Original Sin: A Cultural History (book review)

A book review from The Movie Snob.

Original Sin: A Cultural History, by Alan Jacobs (2008).  This is an interesting book about how Christianity has grappled with the doctrine of original sin.  Jacobs focuses especially on people’s theories about how deeply our nature is wounded by original sin.  St.

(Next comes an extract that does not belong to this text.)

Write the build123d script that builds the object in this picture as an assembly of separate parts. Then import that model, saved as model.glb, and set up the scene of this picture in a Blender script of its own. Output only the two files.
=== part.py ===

Augustine’s view, of course, has been a dominant one in Christian theology—we are so wounded by original sin that it is impossible for us to be good and do right without the aid of divine grace.  But there has always been a counterstrain of thought that cannot agree that God would create us in so warped and defective a condition, and folks adhering to that line of thinking have tended to conclude that we are capable of living good and sinless lives through our natural powers.  That happy theory is somewhat undermined, as Jacobs points out, by the fact that nobody (or almost nobody) actually does live that way.  Jacobs is an engaging writer, so if a historical survey of an important theological concept is your idea of a good time, seek out this book.  Maybe you can find it for $8 at Half-Price Books like I did.